Elizabeth Manning, Senior Operations and Program Manager, Back on My Feet. Back on My Feet (BoMF) is a national charitable organization that uses running to help those experiencing homelessness change the way they see themselves so they can make real change that results in employment and independent living. As Senior Operations and Program Manager, Ms. Manning’s primary responsibilities include directing research and evaluation initiatives across Back on My Feet’s 11 program sites. In addition, Ms. Manning is responsible for strategic operations projects, such as CRM database development, as well as grant writing.

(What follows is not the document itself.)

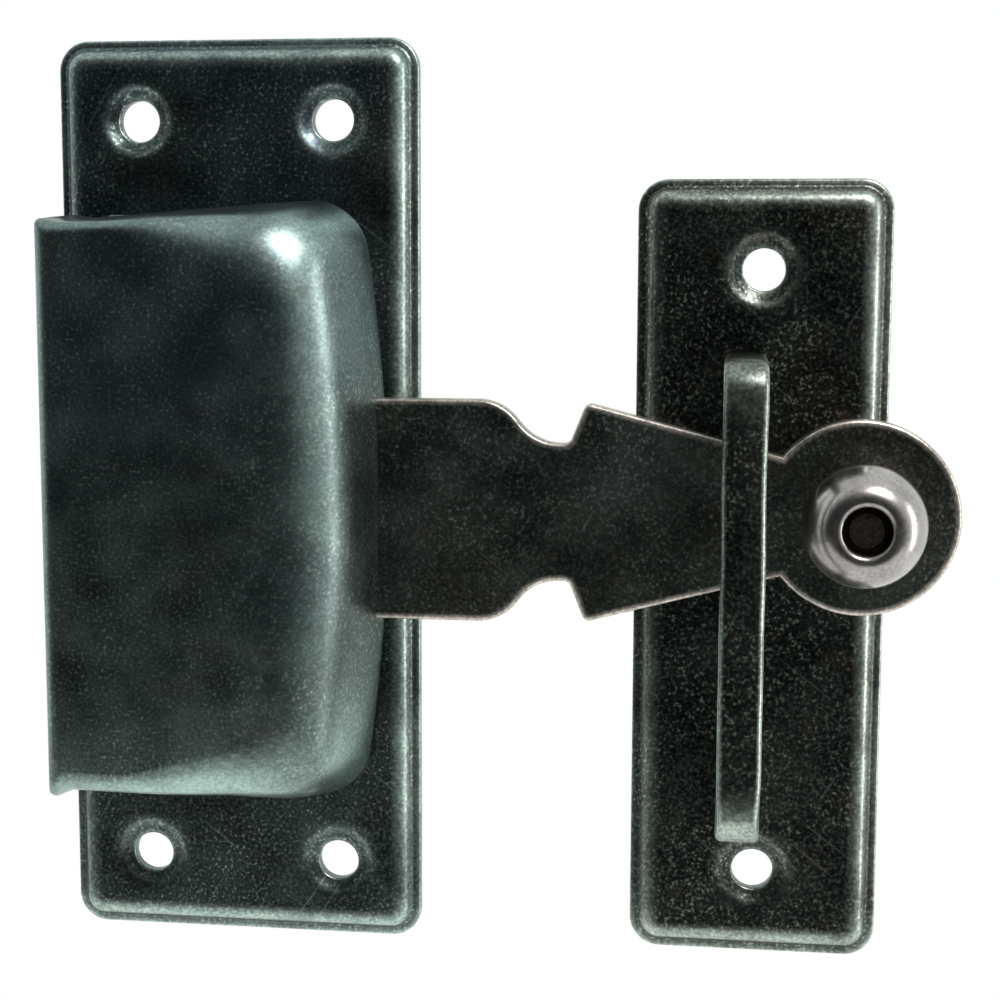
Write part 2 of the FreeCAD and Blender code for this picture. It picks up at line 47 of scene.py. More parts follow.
# Sheet metal work. Sizes are in millimetres: x along the bolt, z up, and height away from the
# wall, which is minus y. Each piece's wear attribute holds both wear and painted highlight: it is
# 0 where the dark finish is whole and 1 where bright steel shows, both where handling has rubbed
# it through and where a highlight or reflection is painted on shoulders, rounded edges and corners.


def smooth(low, high, value):
    """A soft step from 0 at low to 1 at high."""
    share = min(max((value - low) / (high - low), 0.0), 1.0)
    return share * share * (3.0 - 2.0 * share)


def mix(a, b, share):
    return a + (b - a) * share


def box_mm(node):
    """A CAD node's (lowest, highest) corner as (x, height, z) in millimetres."""
    low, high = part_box(node)
    return (
        Vector((low.x, -high.y, low.z)) / MM,
        Vector((high.x, -low.y, high.z)) / MM,
    )


def lay_grid(columns, rows, place, keep=None):
    """A sheet of quads. place(column, row) gives ((x, height, z), wear and painted highlight) for
    each vertex.
    """
    sheet = bmesh.new()
    wear_and_highlight_layer = sheet.verts.layers.float.new("wear")
    last_column, last_row = len(columns) - 1, len(rows) - 1
    bmesh.ops.create_grid(sheet, x_segments=last_column, y_segments=last_row, size=0.5)
    index = {}
    for vertex in sheet.verts:
        i = round((vertex.co.x + 0.5) * last_column)
        j = round((vertex.co.y + 0.5) * last_row)
        index[vertex] = (i, j)
    if keep:
        dropped = []
        for face in sheet.faces:
            ends = [index[vertex] for vertex in face.verts]
            i = min(end[0] for end in ends)
            j = min(end[1] for end in ends)
            if not keep(i, j):
                dropped.append(face)
        bmesh.ops.delete(sheet, geom=dropped, context="FACES")
    for vertex in sheet.verts:
        i, j = index[vertex]
        (x, height, z), wear = place(columns[i], rows[j])
        vertex.co = Vector((x, -height, z))
        vertex[wear_and_highlight_layer] = wear
    return sheet


def finish_piece(sheet, name, body, nodes=(), flat=False):
    """Turn a bmesh in millimetres into a named piece in metres, riding on its body."""
    bmesh.ops.scale(sheet, vec=Vector((MM, MM, MM)), verts=sheet.verts)
    mesh = bpy.data.meshes.new(name)
    sheet.to_mesh(mesh)
    sheet.free()
    for polygon in mesh.polygons:
        polygon.use_smooth = not flat
    piece = bpy.data.objects.new(name, mesh)
    bpy.context.scene.collection.objects.link(piece)
    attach(piece, body)
    if nodes:
        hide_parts(*nodes)
    return piece


def join_sheets(first, second, distance=0.002):
    """Put two sheets in one bmesh and weld the vertices that coincide."""
    carrier = bpy.data.meshes.new("carrier")
    second.to_mesh(carrier)
    second.free()
    first.from_mesh(carrier)
    bpy.data.meshes.remove(carrier)
    bmesh.ops.remove_doubles(first, verts=first.verts, dist=distance)
    return first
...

How do you know your organization is doing good work? Is it because clients seemed to be pleased with your services or because you have a “gut feeling” that your program is having a positive effect? In today’s nonprofit environment, such vague sentiments are not enough to justify a program’s existence. Funders, donors and the community are demanding that nonprofits back up their claims of success with hard data. This session will help you understand various aspects of program evaluation; including how to connect evaluation to your program’s mission/vision, how to choose the best evaluation methods for your agency and how to use evaluation results to fuel program improvement.
After successfully completing this course, professionals will be able to:
Identify the building blocks of advocacy, social mobility, and community organizing.
- Describe the whole cycle of volunteer management - needs assessment organizational policy, job description design, recruitment/input, orientation and training, monitoring, motivation and retention and analyze the challenges faced by NGO’s in the implementation of a volunteer program.
- Identify and explain the historical and evolving role of gender in international development.
- Explain the value of diversity, as a multidimensional construct, and inclusivity in NGO’s.
- Describe NGO program evaluation in terms how to connect evaluation to a program’s mission/vision, how to choose the best evaluation methods for an agency and how to use evaluation results to fuel program improvement.